= DATASET SECTION =
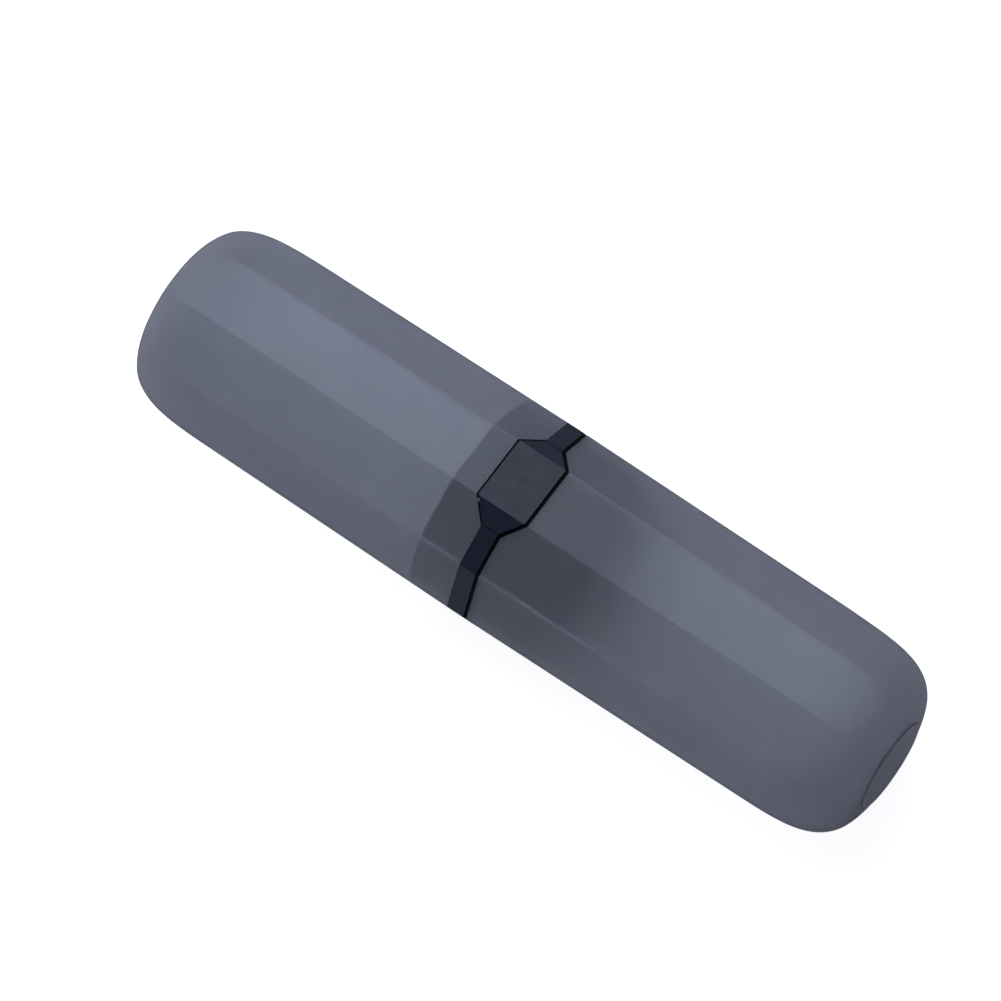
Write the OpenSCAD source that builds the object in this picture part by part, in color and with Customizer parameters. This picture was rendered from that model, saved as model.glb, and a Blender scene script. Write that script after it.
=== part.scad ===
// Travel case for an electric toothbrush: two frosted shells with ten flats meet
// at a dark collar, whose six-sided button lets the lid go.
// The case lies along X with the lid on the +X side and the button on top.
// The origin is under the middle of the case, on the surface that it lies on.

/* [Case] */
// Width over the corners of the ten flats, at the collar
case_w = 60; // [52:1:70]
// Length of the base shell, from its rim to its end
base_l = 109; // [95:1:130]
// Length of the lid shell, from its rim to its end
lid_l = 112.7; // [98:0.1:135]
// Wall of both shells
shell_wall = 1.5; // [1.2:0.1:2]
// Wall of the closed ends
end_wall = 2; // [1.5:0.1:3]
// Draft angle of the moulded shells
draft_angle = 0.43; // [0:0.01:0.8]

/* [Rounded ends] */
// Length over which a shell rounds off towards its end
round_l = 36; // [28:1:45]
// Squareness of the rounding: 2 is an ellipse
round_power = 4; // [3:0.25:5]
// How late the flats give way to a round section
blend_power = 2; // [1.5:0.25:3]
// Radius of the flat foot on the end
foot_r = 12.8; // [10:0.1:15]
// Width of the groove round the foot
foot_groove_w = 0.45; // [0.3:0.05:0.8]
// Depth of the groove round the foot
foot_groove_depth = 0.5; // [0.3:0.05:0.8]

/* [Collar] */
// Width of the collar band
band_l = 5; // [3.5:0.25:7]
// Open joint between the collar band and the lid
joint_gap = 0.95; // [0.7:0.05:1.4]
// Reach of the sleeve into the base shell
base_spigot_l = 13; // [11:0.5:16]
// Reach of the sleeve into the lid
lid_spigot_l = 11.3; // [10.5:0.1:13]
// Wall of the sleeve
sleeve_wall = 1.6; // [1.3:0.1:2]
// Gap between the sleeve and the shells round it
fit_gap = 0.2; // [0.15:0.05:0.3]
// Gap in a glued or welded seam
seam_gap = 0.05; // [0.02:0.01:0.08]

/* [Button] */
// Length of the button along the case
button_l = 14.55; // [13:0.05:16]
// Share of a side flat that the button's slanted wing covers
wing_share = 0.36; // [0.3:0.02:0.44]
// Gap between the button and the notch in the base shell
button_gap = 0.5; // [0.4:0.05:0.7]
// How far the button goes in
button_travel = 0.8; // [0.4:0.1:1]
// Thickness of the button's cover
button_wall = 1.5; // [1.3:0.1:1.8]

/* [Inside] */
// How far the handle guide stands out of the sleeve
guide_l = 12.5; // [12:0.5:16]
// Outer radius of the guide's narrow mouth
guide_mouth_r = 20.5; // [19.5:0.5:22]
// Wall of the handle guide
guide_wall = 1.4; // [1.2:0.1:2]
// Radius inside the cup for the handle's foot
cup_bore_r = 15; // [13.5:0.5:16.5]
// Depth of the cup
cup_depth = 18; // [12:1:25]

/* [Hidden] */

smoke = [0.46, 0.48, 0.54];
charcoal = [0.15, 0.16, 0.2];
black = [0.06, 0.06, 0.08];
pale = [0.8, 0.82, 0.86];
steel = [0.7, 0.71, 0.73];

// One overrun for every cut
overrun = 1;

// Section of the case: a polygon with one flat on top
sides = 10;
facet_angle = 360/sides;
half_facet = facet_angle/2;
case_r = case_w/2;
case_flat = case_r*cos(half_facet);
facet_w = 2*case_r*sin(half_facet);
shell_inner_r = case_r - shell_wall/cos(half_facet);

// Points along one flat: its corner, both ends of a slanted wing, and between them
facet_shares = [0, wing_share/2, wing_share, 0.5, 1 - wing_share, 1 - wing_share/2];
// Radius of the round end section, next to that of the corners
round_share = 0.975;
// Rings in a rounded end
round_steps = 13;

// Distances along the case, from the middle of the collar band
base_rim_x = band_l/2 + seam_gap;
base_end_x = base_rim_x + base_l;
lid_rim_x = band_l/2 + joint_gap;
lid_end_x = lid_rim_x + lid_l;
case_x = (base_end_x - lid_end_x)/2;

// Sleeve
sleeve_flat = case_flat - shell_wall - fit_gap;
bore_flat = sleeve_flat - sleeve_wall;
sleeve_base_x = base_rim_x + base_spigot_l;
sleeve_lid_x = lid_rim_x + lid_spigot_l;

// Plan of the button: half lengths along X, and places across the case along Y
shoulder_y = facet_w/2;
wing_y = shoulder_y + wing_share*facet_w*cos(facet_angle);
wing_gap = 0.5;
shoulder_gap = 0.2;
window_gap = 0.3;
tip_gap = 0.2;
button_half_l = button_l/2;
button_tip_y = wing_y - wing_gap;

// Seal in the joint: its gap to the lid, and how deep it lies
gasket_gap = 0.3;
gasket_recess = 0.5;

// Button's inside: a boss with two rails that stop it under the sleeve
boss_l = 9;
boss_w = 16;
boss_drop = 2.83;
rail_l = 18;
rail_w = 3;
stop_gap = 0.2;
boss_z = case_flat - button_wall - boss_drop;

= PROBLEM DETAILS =
What you return should be the lines from the start of the data through the line with "it lies on.", quoted exactly and nothing more.

= RESULT FOR THIS TASK =
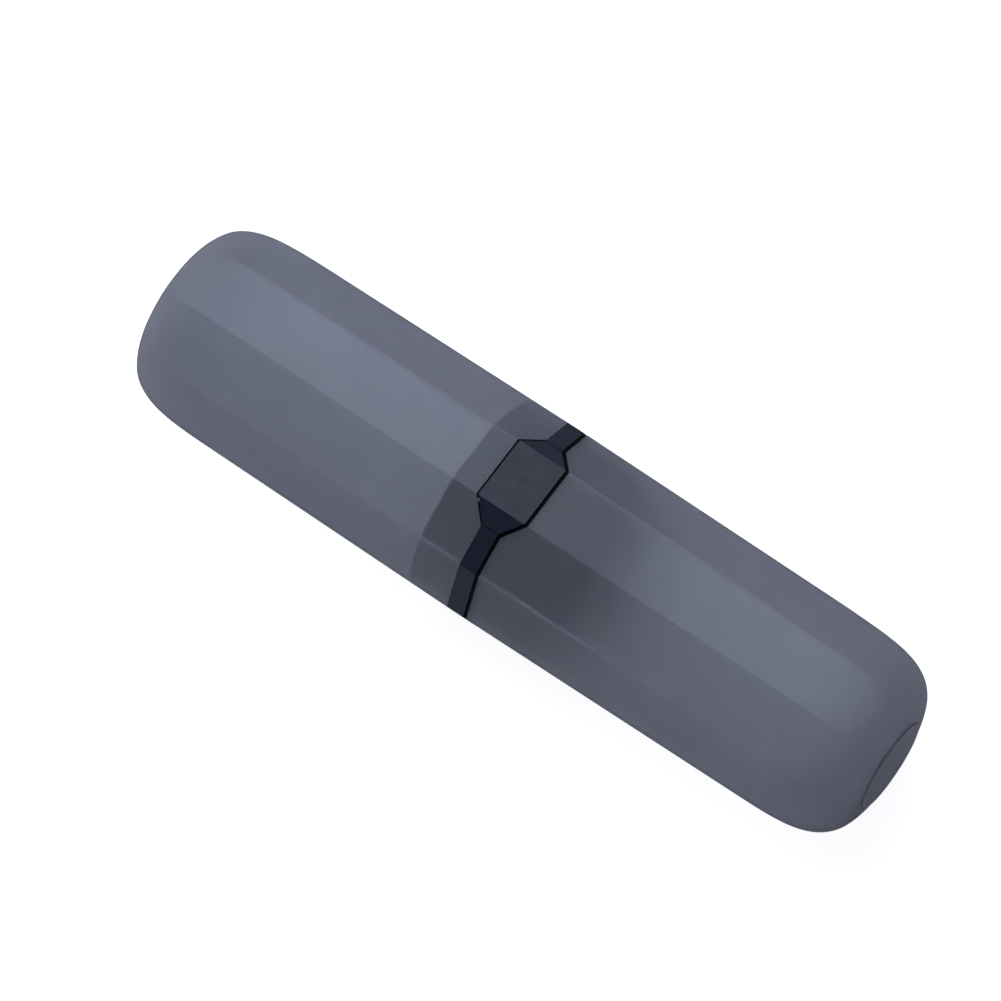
Write the OpenSCAD source that builds the object in this picture part by part, in color and with Customizer parameters. This picture was rendered from that model, saved as model.glb, and a Blender scene script. Write that script after it.
=== part.scad ===
// Travel case for an electric toothbrush: two frosted shells with ten flats meet
// at a dark collar, whose six-sided button lets the lid go.
// The case lies along X with the lid on the +X side and the button on top.
// The origin is under the middle of the case, on the surface that it lies on.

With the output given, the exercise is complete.